> Short exercise
Using the data below, output the first line and every line after it up to and including the line containing "# The front", exactly as written and with nothing added.

> Provided data
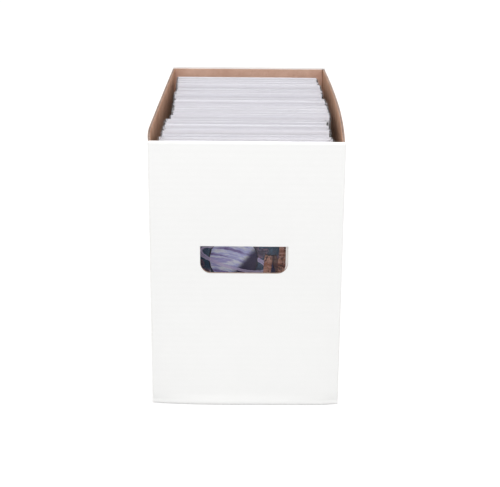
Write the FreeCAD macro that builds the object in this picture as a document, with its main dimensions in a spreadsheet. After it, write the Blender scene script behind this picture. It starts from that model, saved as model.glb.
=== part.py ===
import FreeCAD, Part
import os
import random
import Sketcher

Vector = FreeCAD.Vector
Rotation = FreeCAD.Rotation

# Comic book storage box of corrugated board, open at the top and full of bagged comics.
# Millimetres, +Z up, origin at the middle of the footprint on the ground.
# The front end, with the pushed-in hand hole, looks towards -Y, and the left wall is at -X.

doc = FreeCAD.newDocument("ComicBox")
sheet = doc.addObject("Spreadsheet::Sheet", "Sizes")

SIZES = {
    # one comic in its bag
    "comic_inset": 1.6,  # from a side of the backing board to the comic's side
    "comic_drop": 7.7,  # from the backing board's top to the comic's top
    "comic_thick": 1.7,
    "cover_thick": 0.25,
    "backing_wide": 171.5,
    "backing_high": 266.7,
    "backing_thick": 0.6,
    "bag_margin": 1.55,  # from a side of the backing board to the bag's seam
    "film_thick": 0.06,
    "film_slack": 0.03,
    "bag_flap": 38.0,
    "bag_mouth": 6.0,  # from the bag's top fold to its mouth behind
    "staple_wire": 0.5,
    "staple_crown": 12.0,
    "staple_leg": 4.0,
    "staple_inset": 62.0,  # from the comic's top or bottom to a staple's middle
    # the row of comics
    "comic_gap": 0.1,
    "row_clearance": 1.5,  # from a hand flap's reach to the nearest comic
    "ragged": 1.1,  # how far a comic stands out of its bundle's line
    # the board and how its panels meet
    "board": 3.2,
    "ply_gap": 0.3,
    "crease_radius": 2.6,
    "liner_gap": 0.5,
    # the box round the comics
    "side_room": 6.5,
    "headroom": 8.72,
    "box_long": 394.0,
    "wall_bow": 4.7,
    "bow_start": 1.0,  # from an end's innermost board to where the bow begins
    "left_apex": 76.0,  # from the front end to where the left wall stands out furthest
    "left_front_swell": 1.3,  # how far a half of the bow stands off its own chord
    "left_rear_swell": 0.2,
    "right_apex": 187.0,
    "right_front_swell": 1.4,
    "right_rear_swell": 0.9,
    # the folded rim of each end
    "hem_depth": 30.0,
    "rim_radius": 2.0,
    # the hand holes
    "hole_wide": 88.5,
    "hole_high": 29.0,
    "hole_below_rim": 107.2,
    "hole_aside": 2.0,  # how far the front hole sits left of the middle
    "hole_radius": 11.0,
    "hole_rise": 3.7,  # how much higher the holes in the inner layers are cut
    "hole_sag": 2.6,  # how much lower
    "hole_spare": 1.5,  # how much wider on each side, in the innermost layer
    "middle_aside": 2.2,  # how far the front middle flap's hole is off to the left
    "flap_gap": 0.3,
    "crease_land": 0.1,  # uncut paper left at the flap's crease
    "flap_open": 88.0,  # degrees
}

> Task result
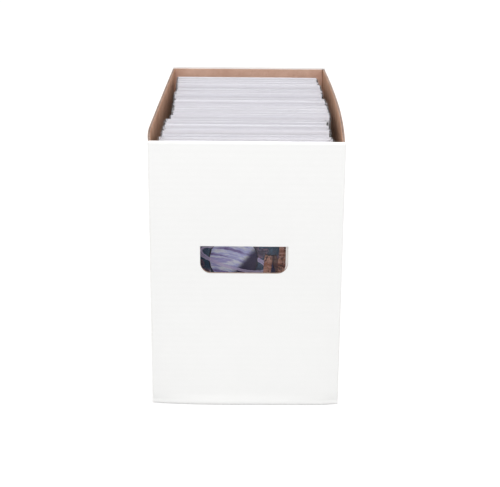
Write the FreeCAD macro that builds the object in this picture as a document, with its main dimensions in a spreadsheet. After it, write the Blender scene script behind this picture. It starts from that model, saved as model.glb.
=== part.py ===
import FreeCAD, Part
import os
import random
import Sketcher

Vector = FreeCAD.Vector
Rotation = FreeCAD.Rotation

# Comic book storage box of corrugated board, open at the top and full of bagged comics.
# Millimetres, +Z up, origin at the middle of the footprint on the ground.
# The front end, with the pushed-in hand hole, looks towards -Y, and the left wall is at -X.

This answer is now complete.